In case of the EBE, we’re considering a tiered architecture: Tier 3 are internal tenants, purely intended for testing and validation. Tier 2 contains non-mission critical tenants, and Tier 1 includes mission-critical production workloads. Each of these tiers is a multi-tenant service covering multiple, widely varied tenant configurations. Any deployment will cover the higher tier first, and only when they have proven to be stable is the deployment promoted to the next tier. The result is a much smaller blast radius and much better isolation, at the cost of slightly more resources and slower deployment times.

Conclusion

In this article we have covered the pros and cons of single-tenant and multi-tenant solutions. We have seen how single-tenancy is a good option to get started quickly, but has a clear and solid growth ceiling. Single-tenancy might be a good long-term solution if you know you only need to handle a limited number of customers.
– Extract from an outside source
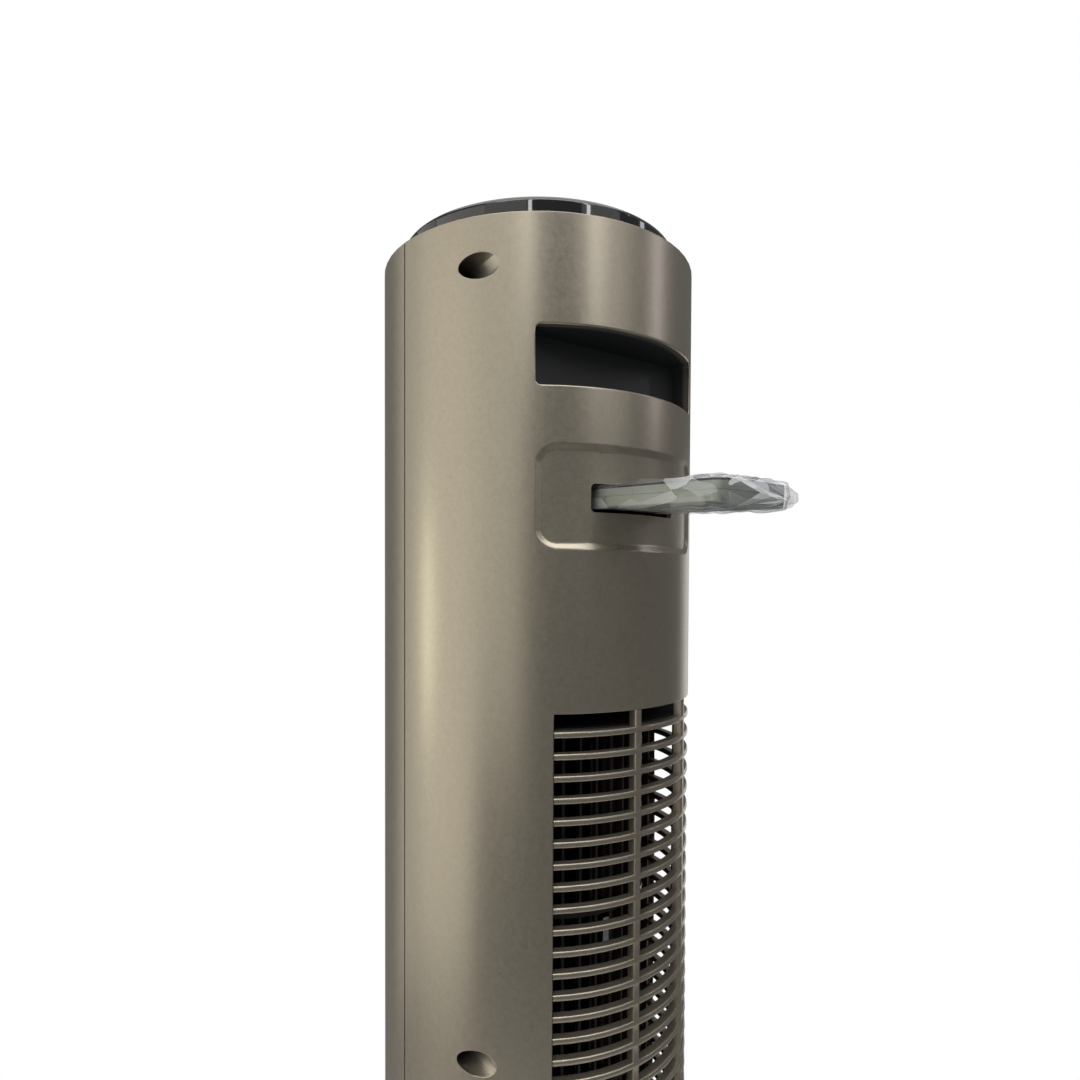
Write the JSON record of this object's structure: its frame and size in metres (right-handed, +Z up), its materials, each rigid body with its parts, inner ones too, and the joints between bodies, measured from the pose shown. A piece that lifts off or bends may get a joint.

Multi-tenant architectures are the preferred solution for services which require unbounded scale. Multi-tenancy is the only way to serve a large number of customers within the resource limits set by your cloud provider. However, multi-tenant systems are inherently more complex, which affects speed of development and operational overhead. They also increase the potential blast radius of incidents.

The blast radius can be reduced by applying a zonal or cellular design to your multi-tenanted systems. This will limit the impact of incidents and will allow your developers to detect issues before they hit your most critical systems. However, it also adds additional complexity, and reduces some of the benefits gained from multi-tenancy.

In the end, which solution fits your application best fully depends on your business context, the stage in your application’s lifecycle, and the priorities set by your stakeholders. I hope this article will help you make an informed decision.